▸ INSTRUCTIONS FOR THE TASK: Beginning with the first line of the data below, extract each line up to and including the one containing "const POCKET_RIM = 1.2;". Copy them exactly and add nothing.

>> Start DATA SEGMENT

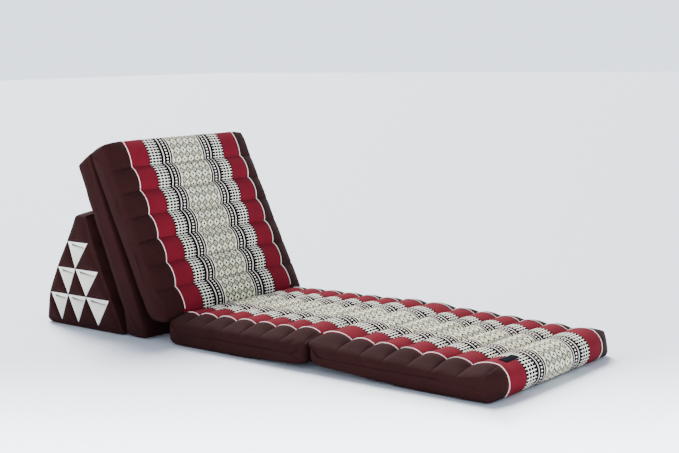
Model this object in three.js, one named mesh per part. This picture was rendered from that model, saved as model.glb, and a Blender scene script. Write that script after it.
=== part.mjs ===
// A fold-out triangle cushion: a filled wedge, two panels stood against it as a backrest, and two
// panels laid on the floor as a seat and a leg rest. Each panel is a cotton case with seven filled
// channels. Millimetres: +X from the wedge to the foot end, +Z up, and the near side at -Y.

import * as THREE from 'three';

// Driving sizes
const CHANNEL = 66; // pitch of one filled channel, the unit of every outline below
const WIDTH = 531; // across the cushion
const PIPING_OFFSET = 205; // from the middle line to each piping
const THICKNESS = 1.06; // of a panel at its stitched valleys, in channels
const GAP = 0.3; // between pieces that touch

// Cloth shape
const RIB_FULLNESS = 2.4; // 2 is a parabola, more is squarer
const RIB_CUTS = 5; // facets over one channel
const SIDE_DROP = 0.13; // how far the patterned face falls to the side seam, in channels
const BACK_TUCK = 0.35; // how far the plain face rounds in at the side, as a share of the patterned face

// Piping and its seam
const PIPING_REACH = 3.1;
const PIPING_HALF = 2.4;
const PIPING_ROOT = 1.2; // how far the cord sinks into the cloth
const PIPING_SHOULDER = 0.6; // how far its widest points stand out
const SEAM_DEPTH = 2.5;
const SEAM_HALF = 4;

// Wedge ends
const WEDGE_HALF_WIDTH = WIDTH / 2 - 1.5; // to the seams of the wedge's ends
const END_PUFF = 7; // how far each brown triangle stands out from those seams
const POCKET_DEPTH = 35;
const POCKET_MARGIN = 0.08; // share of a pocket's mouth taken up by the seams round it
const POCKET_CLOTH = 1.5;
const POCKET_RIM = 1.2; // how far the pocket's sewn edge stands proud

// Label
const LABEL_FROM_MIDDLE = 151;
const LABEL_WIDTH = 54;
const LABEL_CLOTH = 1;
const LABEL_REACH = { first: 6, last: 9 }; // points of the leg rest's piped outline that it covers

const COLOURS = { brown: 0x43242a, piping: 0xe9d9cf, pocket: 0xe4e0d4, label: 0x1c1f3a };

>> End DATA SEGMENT

▸ TASK RESPONSE:
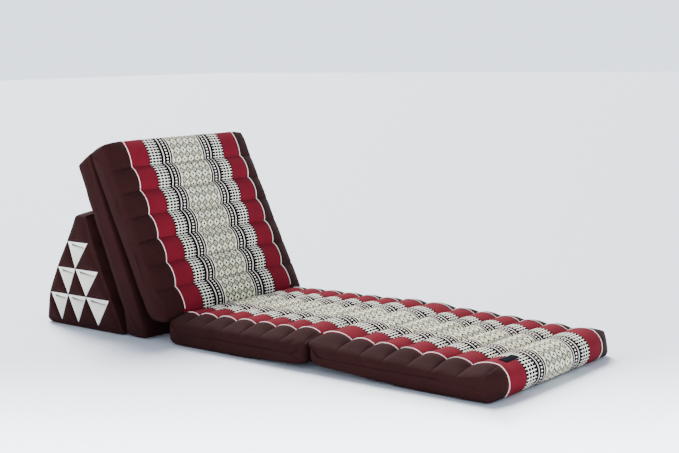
Model this object in three.js, one named mesh per part. This picture was rendered from that model, saved as model.glb, and a Blender scene script. Write that script after it.
=== part.mjs ===
// A fold-out triangle cushion: a filled wedge, two panels stood against it as a backrest, and two
// panels laid on the floor as a seat and a leg rest. Each panel is a cotton case with seven filled
// channels. Millimetres: +X from the wedge to the foot end, +Z up, and the near side at -Y.

import * as THREE from 'three';

// Driving sizes
const CHANNEL = 66; // pitch of one filled channel, the unit of every outline below
const WIDTH = 531; // across the cushion
const PIPING_OFFSET = 205; // from the middle line to each piping
const THICKNESS = 1.06; // of a panel at its stitched valleys, in channels
const GAP = 0.3; // between pieces that touch

// Cloth shape
const RIB_FULLNESS = 2.4; // 2 is a parabola, more is squarer
const RIB_CUTS = 5; // facets over one channel
const SIDE_DROP = 0.13; // how far the patterned face falls to the side seam, in channels
const BACK_TUCK = 0.35; // how far the plain face rounds in at the side, as a share of the patterned face

// Piping and its seam
const PIPING_REACH = 3.1;
const PIPING_HALF = 2.4;
const PIPING_ROOT = 1.2; // how far the cord sinks into the cloth
const PIPING_SHOULDER = 0.6; // how far its widest points stand out
const SEAM_DEPTH = 2.5;
const SEAM_HALF = 4;

// Wedge ends
const WEDGE_HALF_WIDTH = WIDTH / 2 - 1.5; // to the seams of the wedge's ends
const END_PUFF = 7; // how far each brown triangle stands out from those seams
const POCKET_DEPTH = 35;
const POCKET_MARGIN = 0.08; // share of a pocket's mouth taken up by the seams round it
const POCKET_CLOTH = 1.5;
const POCKET_RIM = 1.2; // how far the pocket's sewn edge stands proud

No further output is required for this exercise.